Illustrative of the early stages in our silver decline is the presentation urn of 1825 (fig. 7), the gift of the Pearl Street Merchants of New York City to Governor DeWitt Clinton for his public service in linking the great waterways of New York State with canals. The design was based on a stone or marble vase excavated among the ruins of the villa Hadrian but decorated: with bas reliefs of scenes of the Grand Canal along with romantic allegorical illustrations of the progress of art and science.
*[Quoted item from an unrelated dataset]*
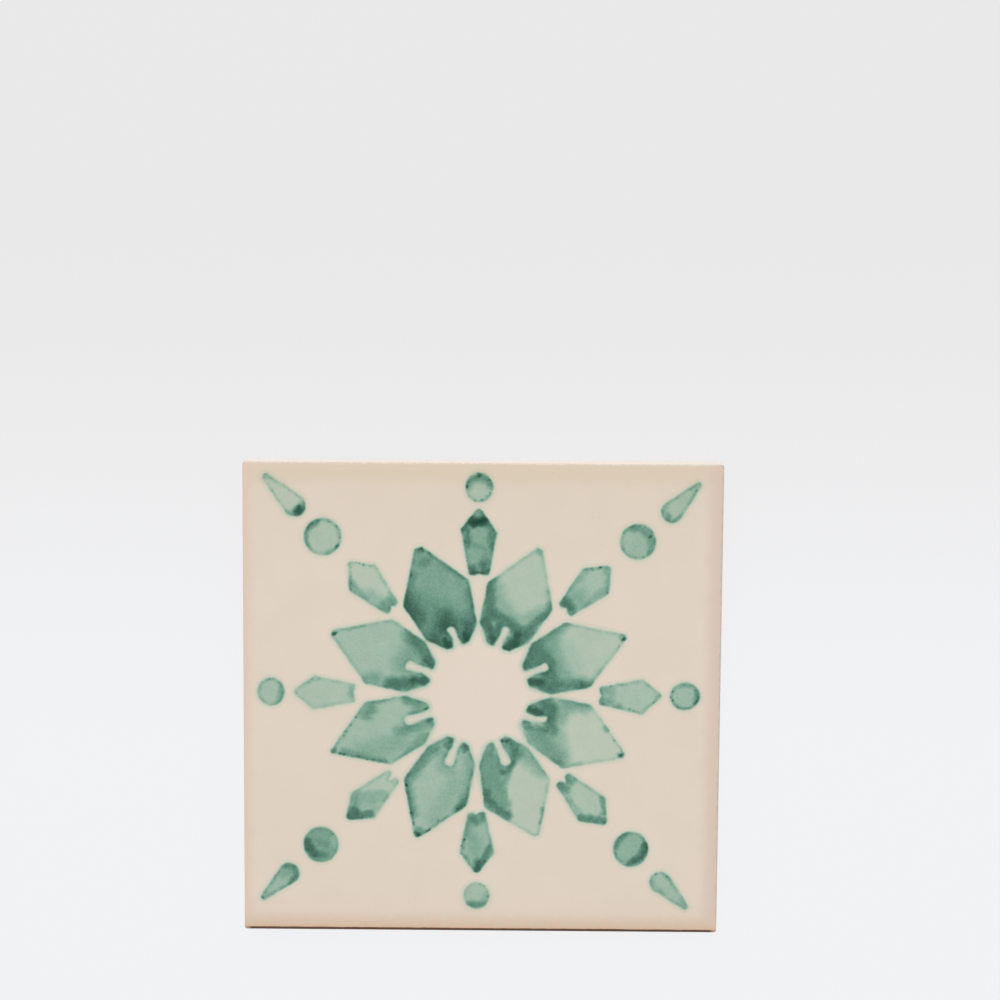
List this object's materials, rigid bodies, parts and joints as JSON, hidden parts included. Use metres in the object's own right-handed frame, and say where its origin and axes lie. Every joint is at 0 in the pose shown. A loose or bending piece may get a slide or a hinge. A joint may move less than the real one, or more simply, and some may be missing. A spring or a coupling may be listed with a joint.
{
  "type": "azulejo wall tile",
  "caption": "Square glazed earthenware wall tile with a cushion edge, a stencilled rosette on its face and keyed cells pressed into its back.",
  "frame": {"origin": "middle of the back, on the plane that the rim and the ribs share", "axes": "+Z out of the glazed face, +Y towards the edge that is uppermost in the picture, +X to the right as seen from the front"},
  "size_m": [0.14, 0.14, 0.008],
  "materials": {
    "glazed_earthenware": "satin cream glaze with a green in-glaze pattern over pink biscuit"
  },
  "bodies": {
    "root": {"azulejo_tile": "glazed_earthenware"}
  },
  "joints": []
}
The few pieces of silver associated with Irving which have survived at Sunnyside serve as a mirror of his times, reflecting taste and travel (fig. 8). Of particular interest is the serving spoon bearing the unrecorded mark of H. Cheavenes and engraved with what purports to be the Irving crest. It is typical of the fiddleback pattern which, with its variations, was so popular in America from 1815 to 1850. Representative of imported English Sheffield plated ware are the candlesticks decorated in the Adam style. European travel was responsible for a set of ivory-handled French fruit knives and matching pie-server bearing the French assay mark for 1838 and initialed in old English letters W I stamped in blue, possibly the influence of Sir Walter Scott, Abbotsford and the Gothic revival. They were undoubtedly purchased on one of Irving’s trips to Paris while Minister to Spain in 1842-43.

The latest pieces in point of time are a pair of ornate Dutch vases and a small coffer of typically thin silver, chased in sentimental mood with a naked cupid driving a bumble bee harnessed to a fruit chariot. Can it be that Irving’s recollections of Dutch and New York Dutch silver owned in the Hudson River Valley are responsible for the vases and cotter or are they merely gifts from an admiring public?

It is to be hoped that some of the silver pieces which belonged to Washington Irving’s parents may find their way to Sunnyside along with early New York Dutch examples symbolic of the architectural moods of the house as well as of the characters created in his writings.